Preheat oven to 324 degrees F. Butter 10" cake pan well, then dust with 2-4 tablespoons cocoa powder, knocking out the excess.

Heat coffee, rum, butter, and remaining cup cocoa powder in a 3-quart heavy saucepan over moderate heat, whisking, until butter is melted. Remove from heat, then add sugar and whisk until dissolved. Transfer mixture to a large bowl and cool.

While chocolate mixture cools, whisk together flour, baking soda, and salt. Whisk together eggs and vanilla separately, then add to the cooled chocolate mixture until combined well. Add flour mixture and whisk until combined. Pour batter into cake pan and bake until a wooden pick or skewer inserted in center comes out clean, 40 to 50 minutes.

Cool cake completely in pan on a rack, about 2 hours.

Coffee Flan

Ingredients:

3/4 cup sugar
1 (14-oz) can sweetened condensed milk (1 1/4 cups)
3 3/4 cups whole milk
5 large eggs
1 cup brewed Chock full o'Nuts coffee
1 teaspoon vanilla
1/8 teaspoon salt

Directions:

Put oven rack in middle position and preheat oven to 350 degrees F.

Cook sugar in a dry small heavy saucepan over moderate heat until it begins to melt.

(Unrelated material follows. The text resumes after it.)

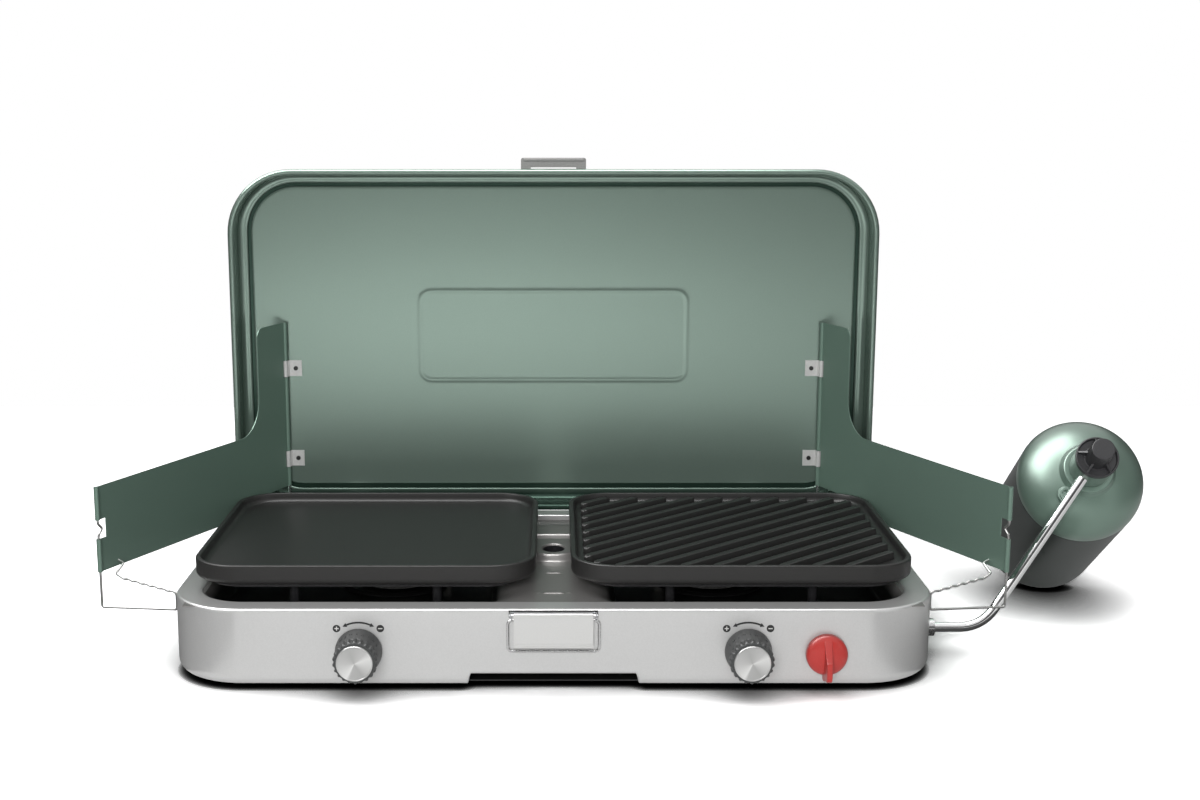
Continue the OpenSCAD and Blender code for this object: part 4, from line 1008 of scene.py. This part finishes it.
dress(bright_steel, "inlet_socket")
tube_way = (tube_aim - tube_corner) / np.linalg.norm(tube_aim - tube_corner)
tube_end = tube_aim - tube_way * 15
tube_route = rounded_path([(side_x - 7, inlet_y, inlet_z), tube_corner, tube_end], 20, steps=24)
chrome = finish("chrome", (0.86, 0.86, 0.86), 0.08, metallic=1.0, grain=500, spread=0.01,
                rough_spread=0.02, bump=0.0)
piece("regulator_pipe", [swept(tube_route, tube_r, steps=32)], chrome, "regulator",
      ["regulator_tube"], crease=60)

sleeve_profile = np.vstack([[(neck_r + 0.06, sleeve_low + 8), (neck_r + 0.06, sleeve_low)],
                            arc(sleeve_r - 1, sleeve_low + 1, 1, -90, 0, 4),
                            [(sleeve_r, sleeve_low + 3), (sleeve_r, sleeve_high - 2)],
                            arc(sleeve_r - 0.4, sleeve_high - 0.4, 0.4, 0, 90, 2),
                            [(0, sleeve_high), (0, sleeve_low + 8), (neck_r + 0.06, sleeve_low + 8)]])
bottle_paint = finish("bottle_paint", (0.150, 0.225, 0.183), 0.34, metallic=0.4, grain=1500,
                      spread=0.02, rough_spread=0.02, bump=0.0, Coat_Weight=1.0,
                      Coat_Roughness=0.42)
piece("regulator_sleeve", [turned(sleeve_profile, shoulder, bottle_axis)], bottle_paint,
      "regulator", ["regulator_body"])

grip_profile = np.vstack([[(0, 0), (grip_r - 0.5, 0)],
                          arc(grip_r - 0.5, 0.5, 0.5, -90, 0, 3),
                          arc(grip_r - 0.8, 4.2, 0.8, 0, 90, 4),
                          [(grip_r - 1.6, 4.8), (grip_r - 2, 2.2), (10.4, 2), (9.9, 2.6), (9.6, 25.8)],
                          arc(8.7, 26, 1, 0, 90, 4), [(0, 27)]]) + (0, sleeve_high)
rib_side = np.cross(bottle_axis, bottle_side)


def grip_rib(turn):
    """A thin upright rib from the boss to the rim, in the plane of the axis and one radius."""
    a = math.radians(turn)
    out = math.cos(a) * bottle_side + math.sin(a) * rib_side
    flank = np.cross(bottle_axis, out)
    outline = np.array([(8.6, 1.6), (grip_r - 1.2, 1.6), (grip_r - 1.4, 4.7), (8.6, 11.5)])
    outline = outline + (0, sleeve_high)
    return slab(outline, 0.9, lambda u, v, t: shoulder + out * u + bottle_axis * v + flank * t)


black_plastic = finish("black_plastic", (0.030, 0.030, 0.032), 0.42, grain=1300, spread=0.25,
                       bump=0.10)
piece("regulator_handle", [turned(grip_profile, shoulder, bottle_axis),
                           *[grip_rib(t) for t in range(20, 360, 72)]],
      black_plastic, "regulator", ["regulator_grip"], round_off=0.25)


# ---- Gas bottle ----
# A drawn steel bottle lies on its side with its neck raised: a domed shoulder in glossy metallic
# green, a darker straight wall, a threaded neck and a small relief valve beside it.

dome_turn = np.radians(np.linspace(0, 79, 20))
dome_arc = np.column_stack([bottle_r * np.cos(dome_turn), dome_h * np.sin(dome_turn)])
bottle_profile = np.vstack([
    [(0, -straight - 9), (20, -straight - 10.5), (34, -straight - 14.2)],
    arc(bottle_r - 15, -straight, 15, -90, 0, 10),
    [(bottle_r, -straight + 3), (bottle_r, -80), (bottle_r, -1.8),
     (bottle_r - 0.35, -1.0), (0, -1.0)]])
collar = dome_h * math.sin(math.radians(80))
dome_profile = np.vstack([[(0, -0.9), (bottle_r - 0.35, -0.9)], dome_arc, [(0, collar)]])
neck_profile = np.vstack([[(0, -1), (24.5, -3.6)], arc(20, 1.5, 2.0, -20, 90, 6),
                          [(neck_r + 1.5, 3.6), (neck_r, 4.4)],
                          [(neck_r - 0.5 * (k % 2), 5 + 0.7 * k) for k in range(13)],
                          [(neck_r - 1, 13.6), (0, 13.6)]]) + (0, collar)
wall_paint = finish("bottle_wall_paint", (0.046, 0.056, 0.051), 0.40, metallic=0.3, grain=1500,
                    spread=0.02, rough_spread=0.02, bump=0.0, Specular_IOR_Level=0.4)
piece("bottle_drawing", [turned(bottle_profile, shoulder, bottle_axis, steps=96)], wall_paint,
      "bottle", ["bottle_shell"], crease=24)
piece("bottle_dome", [turned(dome_profile, shoulder, bottle_axis, steps=96)], bottle_paint,
      "bottle", crease=24)
piece("bottle_collar", [turned(neck_profile, shoulder, bottle_axis)], bottle_paint, "bottle",
      ["bottle_neck"], crease=24)

relief_at = shoulder - bottle_side * 20 - rib_side * 23 + bottle_axis * (dome_h - 11)
relief_profile = np.vstack([[(0, -4), (6, -4), (6, 7.8)], arc(7.0, 8.4, 0.4, -90, 0, 2),
                            arc(7.0, 10.6, 0.4, 0, 90, 2), [(6, 11.2)], arc(5.5, 12.5, 0.5, 0, 90, 2),
                            [(4, 13), (3.6, 12.6), (3.6, 9), (0, 9)]])
piece("relief_cup", [turned(relief_profile, relief_at, bottle_axis, steps=32)], bottle_paint,
      "bottle", ["relief_valve"])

Continue to cook, stirring occasionally with a fork, until sugar melts into a golden caramel. Immediately pour into a 9-inch round ceramic or glass baking dish or metal cake pan (1 inches deep) and tilt dish to coat bottom. Cool until hardened, 10 to 15 minutes.

Over medium-low heat, reduce the coffee down to 1/3 cup of liquid. Blend this with the remaining ingredients until smooth. Pour this custard through a fine-mesh sieve over caramel in dish, then transfer dish to a 17- by 11-inch roasting pan lined with a kitchen towl. Cover dish loosely with a piece of foil, then pour enough boiling-hot water into roasting pan to reach 1 inch up side of dish. Bake until custard is set but still wobbly in center when gently shaken and a knife inserted in center comes out clean, 1 to 1 1/3 hours. Transfer dish to a rack to cool, 40 minutes. Chill flan, covered, at least 8 hours.